### Exercise description:
Please return the full listing below without altering anything.

+++ Data shown +++

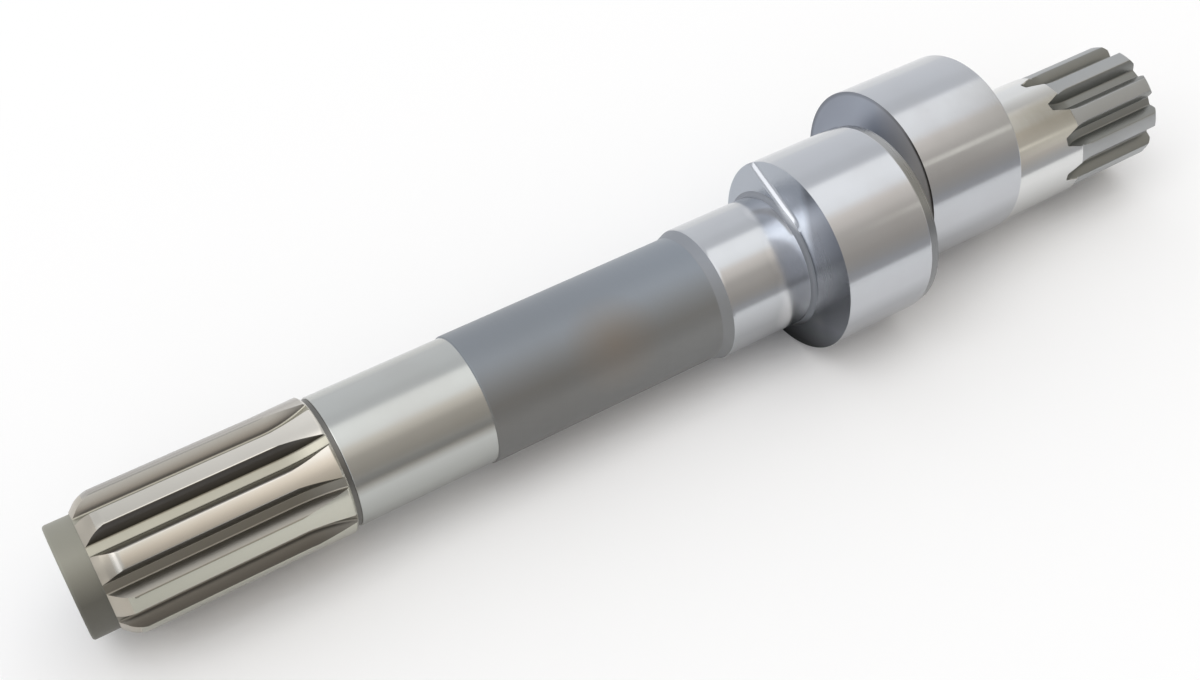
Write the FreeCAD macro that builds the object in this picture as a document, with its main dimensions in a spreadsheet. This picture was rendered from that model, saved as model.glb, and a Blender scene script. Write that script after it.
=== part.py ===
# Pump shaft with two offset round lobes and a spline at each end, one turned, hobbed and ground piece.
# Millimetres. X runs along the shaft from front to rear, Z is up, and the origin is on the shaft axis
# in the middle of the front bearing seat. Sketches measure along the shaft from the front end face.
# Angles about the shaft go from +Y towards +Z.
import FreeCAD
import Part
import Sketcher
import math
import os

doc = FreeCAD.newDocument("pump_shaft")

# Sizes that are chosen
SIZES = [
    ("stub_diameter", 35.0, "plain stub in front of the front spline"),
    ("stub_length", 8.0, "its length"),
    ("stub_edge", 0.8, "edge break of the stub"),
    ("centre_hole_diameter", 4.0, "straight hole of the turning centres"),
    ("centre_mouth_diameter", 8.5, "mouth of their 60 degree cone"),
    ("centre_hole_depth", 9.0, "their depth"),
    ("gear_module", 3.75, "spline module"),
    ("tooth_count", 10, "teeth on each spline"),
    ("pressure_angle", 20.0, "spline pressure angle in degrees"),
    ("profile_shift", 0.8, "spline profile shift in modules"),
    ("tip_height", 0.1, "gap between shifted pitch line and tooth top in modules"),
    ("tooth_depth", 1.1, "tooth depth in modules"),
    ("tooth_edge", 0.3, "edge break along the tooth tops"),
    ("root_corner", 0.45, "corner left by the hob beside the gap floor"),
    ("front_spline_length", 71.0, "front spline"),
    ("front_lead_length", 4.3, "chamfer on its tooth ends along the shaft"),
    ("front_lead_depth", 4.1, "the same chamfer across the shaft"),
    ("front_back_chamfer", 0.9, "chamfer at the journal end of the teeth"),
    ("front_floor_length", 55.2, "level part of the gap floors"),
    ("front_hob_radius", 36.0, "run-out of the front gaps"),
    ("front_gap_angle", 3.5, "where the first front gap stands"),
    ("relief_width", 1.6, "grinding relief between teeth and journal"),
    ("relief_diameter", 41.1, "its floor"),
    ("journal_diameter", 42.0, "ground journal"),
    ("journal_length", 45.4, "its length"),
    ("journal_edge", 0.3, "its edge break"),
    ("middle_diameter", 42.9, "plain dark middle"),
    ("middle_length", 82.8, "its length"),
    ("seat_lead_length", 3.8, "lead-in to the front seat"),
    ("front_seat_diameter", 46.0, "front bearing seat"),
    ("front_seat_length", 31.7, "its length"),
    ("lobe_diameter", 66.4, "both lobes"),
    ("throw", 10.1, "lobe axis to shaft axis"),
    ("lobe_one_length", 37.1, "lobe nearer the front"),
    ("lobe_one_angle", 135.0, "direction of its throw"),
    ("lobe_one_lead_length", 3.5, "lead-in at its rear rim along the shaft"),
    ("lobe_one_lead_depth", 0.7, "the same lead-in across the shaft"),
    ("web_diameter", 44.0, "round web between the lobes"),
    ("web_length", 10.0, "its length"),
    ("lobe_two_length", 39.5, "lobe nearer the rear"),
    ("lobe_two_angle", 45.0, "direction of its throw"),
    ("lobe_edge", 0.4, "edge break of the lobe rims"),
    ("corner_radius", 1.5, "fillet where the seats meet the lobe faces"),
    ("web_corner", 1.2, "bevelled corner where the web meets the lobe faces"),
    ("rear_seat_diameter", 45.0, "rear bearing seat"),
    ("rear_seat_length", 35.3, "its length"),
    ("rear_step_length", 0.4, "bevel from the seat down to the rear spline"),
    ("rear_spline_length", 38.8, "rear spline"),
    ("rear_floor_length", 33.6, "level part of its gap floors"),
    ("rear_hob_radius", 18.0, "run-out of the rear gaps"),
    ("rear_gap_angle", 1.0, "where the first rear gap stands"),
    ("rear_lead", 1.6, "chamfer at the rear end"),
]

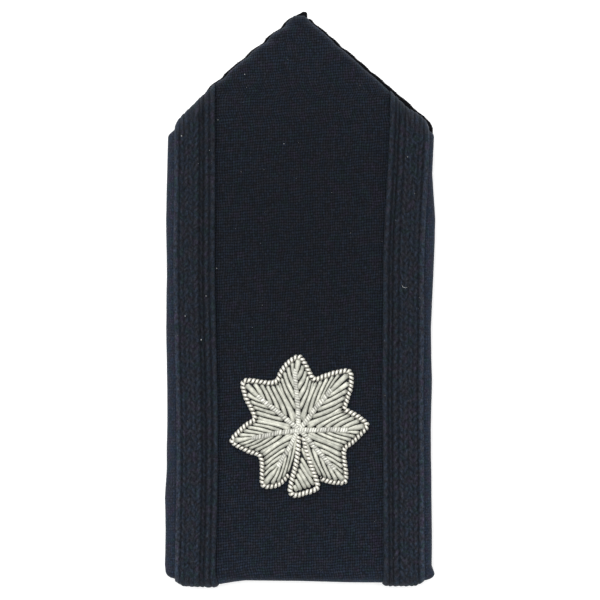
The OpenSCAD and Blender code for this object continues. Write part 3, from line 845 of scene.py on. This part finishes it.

+++

### Solution to this exercise:
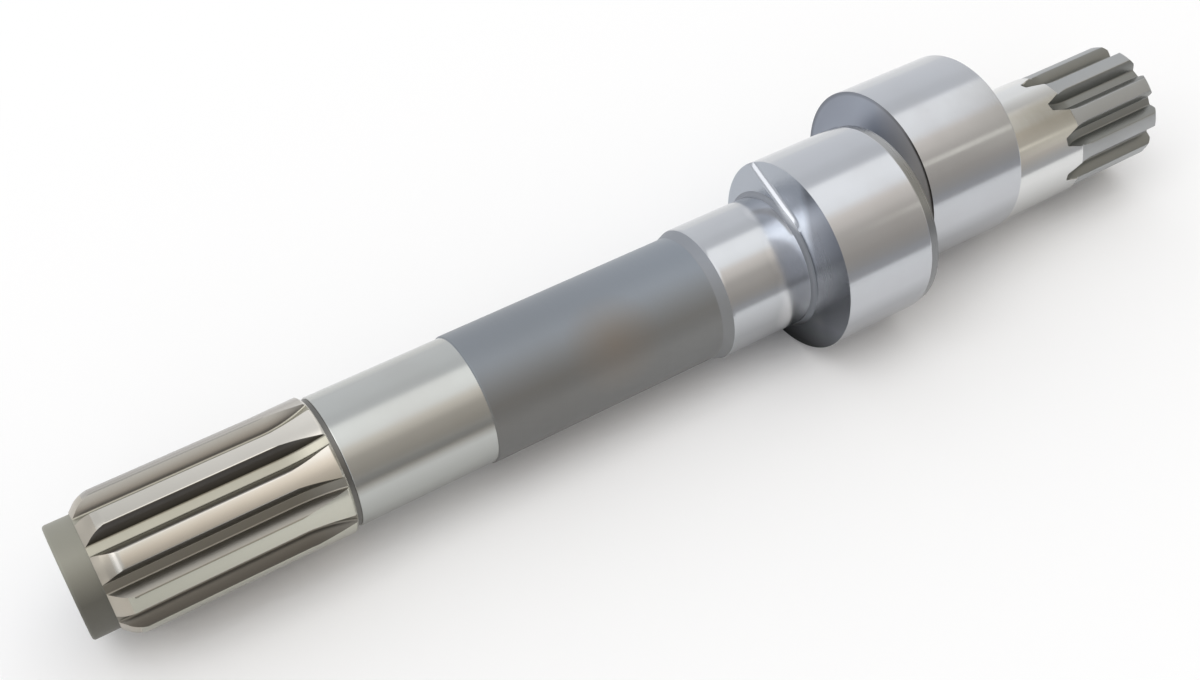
Write the FreeCAD macro that builds the object in this picture as a document, with its main dimensions in a spreadsheet. This picture was rendered from that model, saved as model.glb, and a Blender scene script. Write that script after it.
=== part.py ===
# Pump shaft with two offset round lobes and a spline at each end, one turned, hobbed and ground piece.
# Millimetres. X runs along the shaft from front to rear, Z is up, and the origin is on the shaft axis
# in the middle of the front bearing seat. Sketches measure along the shaft from the front end face.
# Angles about the shaft go from +Y towards +Z.
import FreeCAD
import Part
import Sketcher
import math
import os

doc = FreeCAD.newDocument("pump_shaft")

# Sizes that are chosen
SIZES = [
    ("stub_diameter", 35.0, "plain stub in front of the front spline"),
    ("stub_length", 8.0, "its length"),
    ("stub_edge", 0.8, "edge break of the stub"),
    ("centre_hole_diameter", 4.0, "straight hole of the turning centres"),
    ("centre_mouth_diameter", 8.5, "mouth of their 60 degree cone"),
    ("centre_hole_depth", 9.0, "their depth"),
    ("gear_module", 3.75, "spline module"),
    ("tooth_count", 10, "teeth on each spline"),
    ("pressure_angle", 20.0, "spline pressure angle in degrees"),
    ("profile_shift", 0.8, "spline profile shift in modules"),
    ("tip_height", 0.1, "gap between shifted pitch line and tooth top in modules"),
    ("tooth_depth", 1.1, "tooth depth in modules"),
    ("tooth_edge", 0.3, "edge break along the tooth tops"),
    ("root_corner", 0.45, "corner left by the hob beside the gap floor"),
    ("front_spline_length", 71.0, "front spline"),
    ("front_lead_length", 4.3, "chamfer on its tooth ends along the shaft"),
    ("front_lead_depth", 4.1, "the same chamfer across the shaft"),
    ("front_back_chamfer", 0.9, "chamfer at the journal end of the teeth"),
    ("front_floor_length", 55.2, "level part of the gap floors"),
    ("front_hob_radius", 36.0, "run-out of the front gaps"),
    ("front_gap_angle", 3.5, "where the first front gap stands"),
    ("relief_width", 1.6, "grinding relief between teeth and journal"),
    ("relief_diameter", 41.1, "its floor"),
    ("journal_diameter", 42.0, "ground journal"),
    ("journal_length", 45.4, "its length"),
    ("journal_edge", 0.3, "its edge break"),
    ("middle_diameter", 42.9, "plain dark middle"),
    ("middle_length", 82.8, "its length"),
    ("seat_lead_length", 3.8, "lead-in to the front seat"),
    ("front_seat_diameter", 46.0, "front bearing seat"),
    ("front_seat_length", 31.7, "its length"),
    ("lobe_diameter", 66.4, "both lobes"),
    ("throw", 10.1, "lobe axis to shaft axis"),
    ("lobe_one_length", 37.1, "lobe nearer the front"),
    ("lobe_one_angle", 135.0, "direction of its throw"),
    ("lobe_one_lead_length", 3.5, "lead-in at its rear rim along the shaft"),
    ("lobe_one_lead_depth", 0.7, "the same lead-in across the shaft"),
    ("web_diameter", 44.0, "round web between the lobes"),
    ("web_length", 10.0, "its length"),
    ("lobe_two_length", 39.5, "lobe nearer the rear"),
    ("lobe_two_angle", 45.0, "direction of its throw"),
    ("lobe_edge", 0.4, "edge break of the lobe rims"),
    ("corner_radius", 1.5, "fillet where the seats meet the lobe faces"),
    ("web_corner", 1.2, "bevelled corner where the web meets the lobe faces"),
    ("rear_seat_diameter", 45.0, "rear bearing seat"),
    ("rear_seat_length", 35.3, "its length"),
    ("rear_step_length", 0.4, "bevel from the seat down to the rear spline"),
    ("rear_spline_length", 38.8, "rear spline"),
    ("rear_floor_length", 33.6, "level part of its gap floors"),
    ("rear_hob_radius", 18.0, "run-out of the rear gaps"),
    ("rear_gap_angle", 1.0, "where the first rear gap stands"),
    ("rear_lead", 1.6, "chamfer at the rear end"),
]

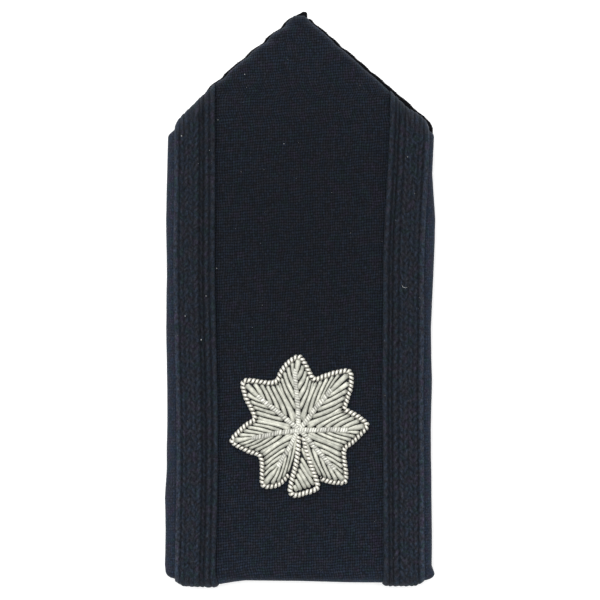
The OpenSCAD and Blender code for this object continues. Write part 3, from line 845 of scene.py on. This part finishes it.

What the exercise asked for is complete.